» WRITTEN TASK
Scan the data below for the string "that". Show every line where it turns up.

» DATA SECTION
######
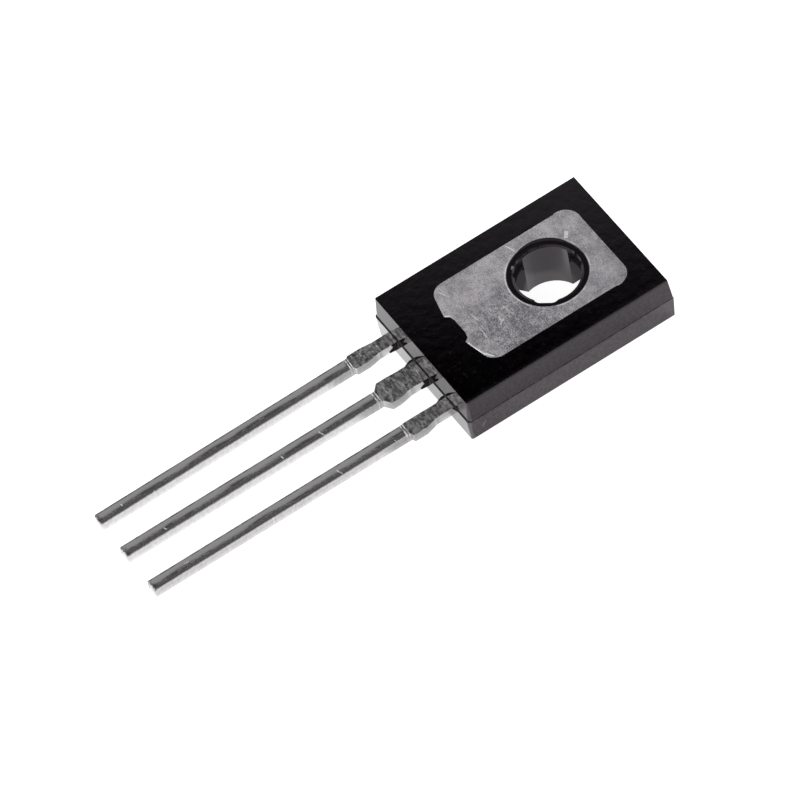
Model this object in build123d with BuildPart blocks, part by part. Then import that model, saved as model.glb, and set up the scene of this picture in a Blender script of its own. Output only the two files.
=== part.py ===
from build123d import *
from math import atan2, tan
import os

# Three-lead plastic power transistor with a screw hole, lying on its marking face.
# Millimetres and degrees. The origin is where the axis of the screw hole meets the marking
# face. +Y runs away from the leads, +Z up to the bare metal pad on the back, and +X from the
# base lead towards the emitter lead.

os.makedirs("parts", exist_ok=True)

# Moulded case. Its outline is given where the two mould halves meet.
case_width = 7.62
case_far_end = 4.03  # screw hole axis to the end away from the leads
case_lead_end = 6.98  # screw hole axis to the end that the leads leave
case_thickness = 2.60
parting_height = 1.33  # the mould parts here, at the back faces of the leads
parting_step = 0.015  # the back half of the mould is this much smaller all round
lead_end_step = 0.05  # and this much at the end that the leads leave
front_draft = 2.6
back_draft = 4.5
far_corner_radius = 0.30
lead_end_corner_radius = 0.17
front_edge_radius = 0.05

# Screw hole, and the slots left by the three mould pins that hold the pad down
hole_radius = 1.50
hole_lip_width = 0.12  # the collar's face slopes gently down to the hole
hole_lip_drop = 0.04
slot_width = 1.10
slot_reach = 2.30  # screw hole axis to a slot's outer wall
slot_corner_radius = 0.20
slot_angles = (90.0, 217.5, 322.5)
relief_reach = 1.61  # the pins' shoulders also marked the collar, this far from the axis
relief_depth = 0.58
relief_corner_radius = 0.30

# Collector pad, the thick part of the stamped frame, bare on the back of the case
pad_width = 5.03
pad_far_end = 2.90  # screw hole axis to the pad's far edge
pad_thickness = 0.75
pad_corner_across = 0.74
pad_corner_along = 0.85
pad_hole_radius = 1.82  # a collar of the case lines this hole
pad_hole_edge_radius = 0.06
pad_nib = 0.04  # the far corners' punch left a small point on each side
pad_nib_length = 0.07
pad_shoulder = 4.05  # screw hole axis to where the pad's near corners begin
pad_shoulder_across = 0.47
pad_shoulder_along = 0.67
pad_chin = 4.98  # screw hole axis to the pad's two lowest points, beside the neck
arch_foot = 0.16  # the pad's edge rises steeply beside the neck, over this width
arch_haunch = 0.45  # from there to this distance from the neck's side it levels out
arch_haunch_drop = 0.07
collar_recess = 0.07  # the collar's face lies this far below the pad's
lock_step_width = 0.20  # coined step round the pad's front side, gripped by the case
lock_step_height = 0.30

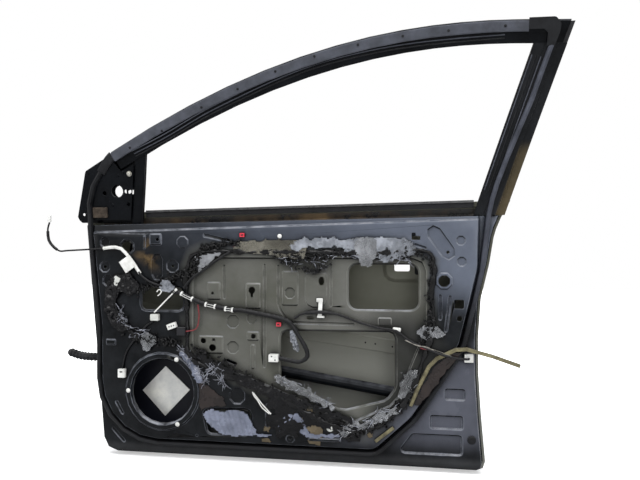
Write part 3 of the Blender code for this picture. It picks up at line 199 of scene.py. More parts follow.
def combine(tree, operation, first, second, **settings):
    return put(tree, "Math", {0: first, 1: second}, operation=operation, **settings).outputs[0]


def times(tree, first, second):
    return combine(tree, "MULTIPLY", first, second)


def span(tree, value, low, high, start=0, end=1, **settings):
    # low at the start and high at the end
    ends = {"Value": value, "From Min": start, "From Max": end, "To Min": low, "To Max": high}
    return put(tree, "MapRange", ends, **settings).outputs["Result"]


def blend(tree, factor, low, high):
    # colour between two colours or sockets
    return put(tree, "Mix", {"Factor": factor, 6: low, 7: high}, data_type="RGBA").outputs[2]


def facing(tree, axis):
    # how far the surface looks along one axis
    shape = put(tree, "NewGeometry")
    return put(tree, "SeparateXYZ", {0: shape.outputs["Normal"]}).outputs[axis]


def effect(tree, group, **values):
    return put(tree, "Group", values, node_tree=group).outputs["Mask"]


# ---- shared effects
def newGroup(name, inputs):
    group = bpy.data.node_groups.new(name, "ShaderNodeTree")
    for socket, value in inputs.items():
        made = group.interface.new_socket(socket, in_out="INPUT", socket_type="NodeSocketFloat")
        made.default_value = value
    group.interface.new_socket("Mask", in_out="OUTPUT", socket_type="NodeSocketFloat")
    return group, group.nodes.new("NodeGroupInput").outputs, group.nodes.new("NodeGroupOutput").inputs["Mask"]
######
» SOLUTION
Model this object in build123d with BuildPart blocks, part by part. Then import that model, saved as model.glb, and set up the scene of this picture in a Blender script of its own. Output only the two files.
case_lead_end = 6.98  # screw hole axis to the end that the leads leave
lead_end_step = 0.05  # and this much at the end that the leads leave
# Screw hole, and the slots left by the three mould pins that hold the pad down